Auch dem der Angeklagten übersandten Auszug aus der Ladungsverfügung lässt sich ein solcher Hinweis nicht entnehmen. Dort wurde die Sachverständige zwar mit dem Hinweis geladen, dass "ein Gutachten ohne vorherige [von der Angeklagten verweigerte] Exploration allein aufgrund des Ergebnisses der Hauptverhandlung erstattet werden" soll. Schon dass sich dieses Gutachten neben den Voraussetzungen der §§ 20, 21 StGB auch mit denen des § 64 StGB befassen soll, lässt sich dem jedoch nicht entnehmen (vgl. auch BGH, Beschluss vom 8. Januar 2009 - 4 StR 568/08, NStZ 2009, 468).

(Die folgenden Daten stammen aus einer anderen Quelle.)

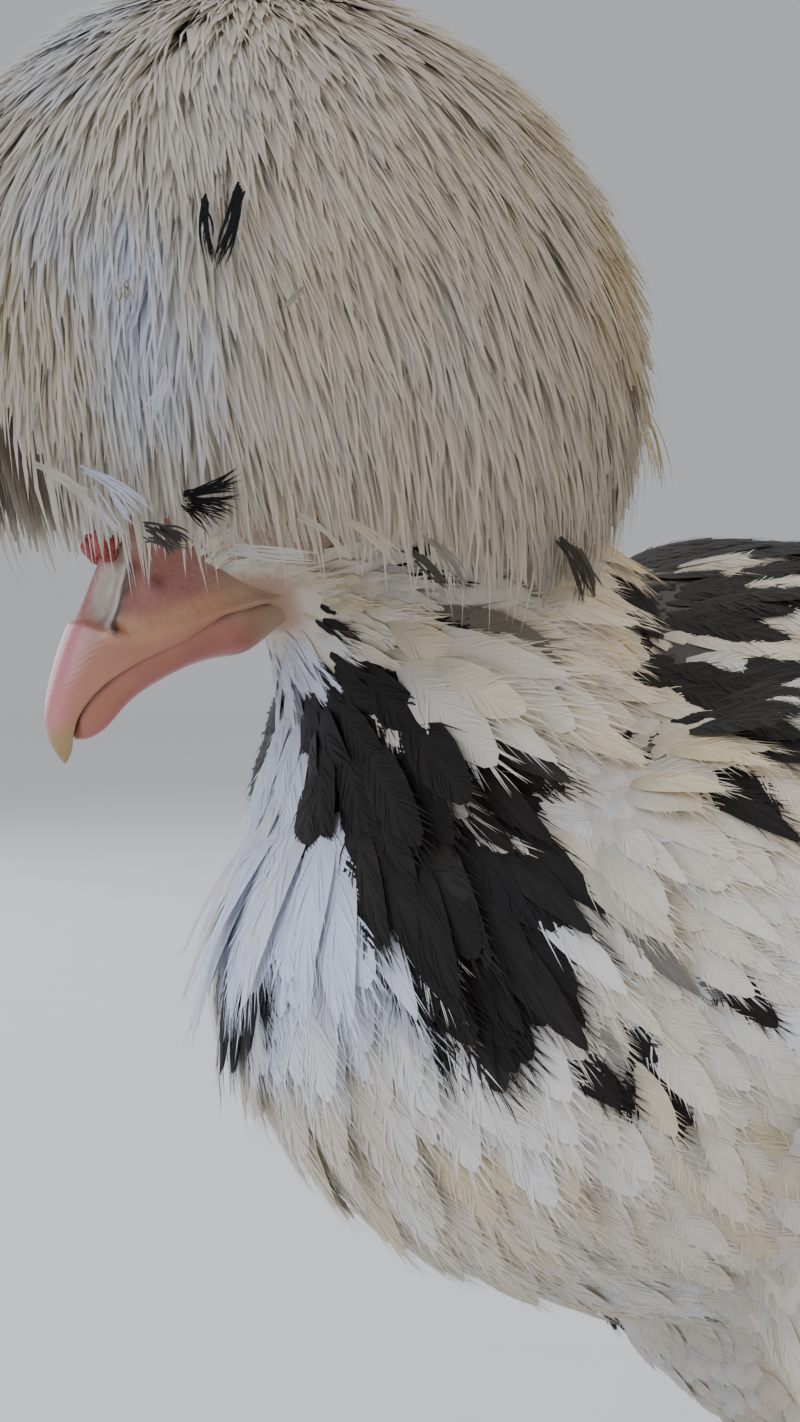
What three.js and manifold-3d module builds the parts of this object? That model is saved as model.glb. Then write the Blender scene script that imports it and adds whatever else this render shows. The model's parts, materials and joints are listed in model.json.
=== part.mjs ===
// A young Polish crested chicken, life size, standing with its neck drawn in and its bill lowered.
// Millimetres, +Z up. The bird faces -Y and its left side is +X. The origin is on the floor, under the
// middle of the bird's box. Each part of the body is one closed solid in a mesh of its own, and parts
// that touch keep GAP between them.
import * as THREE from "three";
import { mergeVertices } from "three/addons/utils/BufferGeometryUtils.js";
import Module from "manifold-3d";

const wasm = await Module();
wasm.setup();

const { clamp, lerp, smoothstep, euclideanModulo } = THREE.MathUtils;
const DEGREE = Math.PI / 180;
const GAP = 0.3;

// Driving sizes. The soles are at FLOOR here, and the last lines of the file bring them to zero.
const FLOOR = 8;
const BODY = { front: -46.5, fullest: -2, back: 63.5, half: [34, 35.5, 34.5], middle: 113 };
const NECK = { foot: [0, -24, 112], half: 21.5 };
const HEAD = { at: [0, -40.5, 152], pitch: 30 * DEGREE, half: [11.6, 12.2, 11.3] };
const EYE = { radius: 4, at: [8.3, -4.5, 1.5] };
const CREST = { radius: 33.5, seat: 14, featherHalf: 7.6, tilt: 0.12, seed: 7 };
const WING = { wrist: -31, tip: 58, low: -24 * DEGREE, high: 48 * DEGREE, tilt: -0.17 };
const TAIL = { base: [0, 55.5, 125], length: 60, lift: 34 * DEGREE, fan: 24 * DEGREE, tilt: 0.12 };
const LEG = { hip: [16, -3, 101], hock: [16.5, 20, 57], foot: [17.5, 1, FLOOR + 5.5], thick: 2.9 };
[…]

Schließlich wurde der Hinweis gemäß § 265 Abs. 2 StGB auch nicht dadurch entbehrlich, dass der Vorsitzende der Strafkammer - wie sich aus der von ihm in Zusammenhang mit der Vorlage des Rechtsmittels abgegebenen dienstlichen Erklärung ergibt - vor der Hauptverhandlung § 64 StGB "telefonisch mit dem Verteidiger thematisiert" hat. Denn die Hinweispflicht dient vorrangig dem schutzwürdigen Verteidigungsinteresse des Angeklagten; Zweck des § 265 StPO ist es, dem Angeklagten Gelegenheit zu geben, sich gegenüber dem neuen Vorwurf bzw. der drohenden Maßregel zu verteidigen, und ihn vor Überraschungen zu schützen (BGH, Beschluss vom 12. Januar 2011 - 1 StR 582/10, NJW 2011, 1301, 1302 [zu § 265 Abs. 1 StPO]). Allein der Hinweis an den Verteidiger genügt daher nicht (BGH, Beschluss vom 26. Juni 2012 - 1 StR 158/12, BGHSt 56, 121, 125 [Rn. 11 aE]; vgl. auch § 234a StPO).

c) Der Senat kann nicht ausschließen, dass sich die Angeklagte bei prozessordnungsmäßigem Verfahrensablauf anders verteidigt hätte. Denn es besteht die Möglichkeit, dass die Angeklagte die Verweigerung der Exploration überdacht und aufgegeben hätte, wenn sie gewusst hätte, dass die Anordnung der Maßregel droht. Zweifelsfrei auszuschließen vermag der Senat dagegen, dass - etwa aufgrund eines ergänzenden Sachverständigengutachtens nach einer Exploration der Angeklagten - die Voraussetzungen des § 20 StGB bejaht werden könnten.